(MATERIAL):
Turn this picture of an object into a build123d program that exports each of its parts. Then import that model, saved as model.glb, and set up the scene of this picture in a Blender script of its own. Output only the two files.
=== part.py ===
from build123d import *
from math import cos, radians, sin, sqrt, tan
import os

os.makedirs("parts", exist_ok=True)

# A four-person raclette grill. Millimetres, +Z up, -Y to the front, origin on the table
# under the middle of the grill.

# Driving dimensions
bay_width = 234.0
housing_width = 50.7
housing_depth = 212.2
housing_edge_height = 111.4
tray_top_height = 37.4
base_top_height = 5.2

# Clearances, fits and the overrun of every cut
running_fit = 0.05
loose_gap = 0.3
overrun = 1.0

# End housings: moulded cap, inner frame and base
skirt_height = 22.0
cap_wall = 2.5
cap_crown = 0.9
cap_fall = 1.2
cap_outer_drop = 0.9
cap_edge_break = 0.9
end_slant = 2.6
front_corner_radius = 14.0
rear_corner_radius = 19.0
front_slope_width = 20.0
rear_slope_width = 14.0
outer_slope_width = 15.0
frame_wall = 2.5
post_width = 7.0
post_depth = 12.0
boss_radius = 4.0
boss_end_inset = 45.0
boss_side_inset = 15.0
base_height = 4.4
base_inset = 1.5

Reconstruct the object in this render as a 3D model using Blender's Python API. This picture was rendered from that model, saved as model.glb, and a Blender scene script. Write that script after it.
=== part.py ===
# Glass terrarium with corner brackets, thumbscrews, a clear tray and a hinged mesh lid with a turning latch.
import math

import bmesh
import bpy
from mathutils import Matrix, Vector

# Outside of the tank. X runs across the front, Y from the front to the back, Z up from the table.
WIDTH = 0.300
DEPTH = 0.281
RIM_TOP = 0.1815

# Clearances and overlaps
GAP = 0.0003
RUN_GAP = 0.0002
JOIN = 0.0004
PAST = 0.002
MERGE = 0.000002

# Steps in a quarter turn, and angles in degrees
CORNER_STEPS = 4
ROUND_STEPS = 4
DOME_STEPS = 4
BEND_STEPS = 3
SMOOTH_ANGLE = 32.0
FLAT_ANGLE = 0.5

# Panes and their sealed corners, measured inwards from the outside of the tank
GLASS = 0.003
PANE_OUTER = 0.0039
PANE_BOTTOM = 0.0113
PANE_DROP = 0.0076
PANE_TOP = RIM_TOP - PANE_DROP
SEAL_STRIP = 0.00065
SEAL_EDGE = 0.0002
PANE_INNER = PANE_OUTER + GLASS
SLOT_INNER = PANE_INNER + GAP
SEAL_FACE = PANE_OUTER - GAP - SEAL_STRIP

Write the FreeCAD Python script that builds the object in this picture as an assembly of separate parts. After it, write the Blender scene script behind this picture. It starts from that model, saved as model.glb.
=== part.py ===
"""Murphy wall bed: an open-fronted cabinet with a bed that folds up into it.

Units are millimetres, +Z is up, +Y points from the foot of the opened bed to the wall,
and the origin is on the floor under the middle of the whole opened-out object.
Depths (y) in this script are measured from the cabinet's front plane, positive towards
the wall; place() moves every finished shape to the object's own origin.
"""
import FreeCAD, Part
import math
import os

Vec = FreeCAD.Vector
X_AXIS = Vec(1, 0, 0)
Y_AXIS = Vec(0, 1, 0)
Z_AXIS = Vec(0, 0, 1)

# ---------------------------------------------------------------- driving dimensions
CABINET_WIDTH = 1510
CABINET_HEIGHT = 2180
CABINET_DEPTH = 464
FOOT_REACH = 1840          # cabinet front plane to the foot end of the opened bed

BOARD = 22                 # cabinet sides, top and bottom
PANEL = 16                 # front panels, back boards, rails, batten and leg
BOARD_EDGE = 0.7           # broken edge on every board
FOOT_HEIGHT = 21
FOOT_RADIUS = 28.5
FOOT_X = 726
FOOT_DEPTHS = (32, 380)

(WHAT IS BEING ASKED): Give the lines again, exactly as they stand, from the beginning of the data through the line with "overrun = 1.0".

(RESPONSE TO THIS TASK):
Turn this picture of an object into a build123d program that exports each of its parts. Then import that model, saved as model.glb, and set up the scene of this picture in a Blender script of its own. Output only the two files.
=== part.py ===
from build123d import *
from math import cos, radians, sin, sqrt, tan
import os

os.makedirs("parts", exist_ok=True)

# A four-person raclette grill. Millimetres, +Z up, -Y to the front, origin on the table
# under the middle of the grill.

# Driving dimensions
bay_width = 234.0
housing_width = 50.7
housing_depth = 212.2
housing_edge_height = 111.4
tray_top_height = 37.4
base_top_height = 5.2

# Clearances, fits and the overrun of every cut
running_fit = 0.05
loose_gap = 0.3
overrun = 1.0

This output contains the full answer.